BF16 accumulation introduces small floating-point differences that are acceptable in practice, but they must be measured and bounded—not assumed.


The Results: The Efficiency Frontier

After tuning the tile dimensions and pipeline depth, the final Nsight trace looked like this:

Nsight Systems: Optimized run — blackwell_fused_linear_kernel at 265µs, total batch time 11.237s

The numbers tell a clean story:

MetricBaseline (Ampere fallback)First Custom KernelOptimised Kernel
Total batch time12.901 s12.650 s11.237 s
Top kernelcutlass_80 (Ampere)blackwell_fused (spilling)blackwell_fused (tuned)
Top kernel share61.4%90.2%80.2%
Avg. kernel launch91 µs413 µs265 µs
Kernel instances40,16817,58525,313
Total kernel time3.682 s7.271 s6.711 s

The final run shaved 1.1 seconds off the end-to-end batch generation time for Gemma 27B—on hardware that was already running the model across two nodes.

Three things happened simultaneously:

  • System level: Launch overhead was slashed.
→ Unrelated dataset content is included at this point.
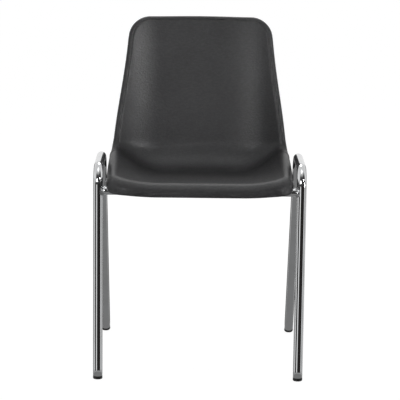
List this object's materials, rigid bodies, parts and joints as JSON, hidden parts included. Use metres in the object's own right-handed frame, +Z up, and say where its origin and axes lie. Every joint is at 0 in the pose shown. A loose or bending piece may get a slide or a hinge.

I condensed 40,000 small kernels into ~17,000–25,000 larger, properly tile-sized ones. The GPU’s command queue stayed full; the CPU stopped being a bottleneck.
  • Kernel level: Per-launch time dropped from the spilling peak of 413µs down to 265µs—now including the fused activation and bias work that previously required separate passes.
  • Memory level: The 5090’s 96 MB L2 cache was being used as intended, keeping hot tiles resident rather than repeatedly evicting and re-fetching from GDDR7.

Takeaway

This experiment traced the path from Level 1 (fixing host-side overhead and kernel launch patterns) through Level 2 (operator fusion) and into Level 3 (arithmetic pipeline optimisation within the SM). Each level unlocked the next. The legacy Ampere fallback was the first wall; register spilling was the second; architectural-constant-aware tile search was the key that opened the door.

The Blackwell architecture is genuinely new enough that the standard toolchain hasn’t caught up everywhere. On brand-new hardware, assuming that PyTorch has found the optimal path is a reasonable default—until you run a profiler and discover it hasn’t.

Write the kernel. Measure everything. Leave no bandwidth on the table.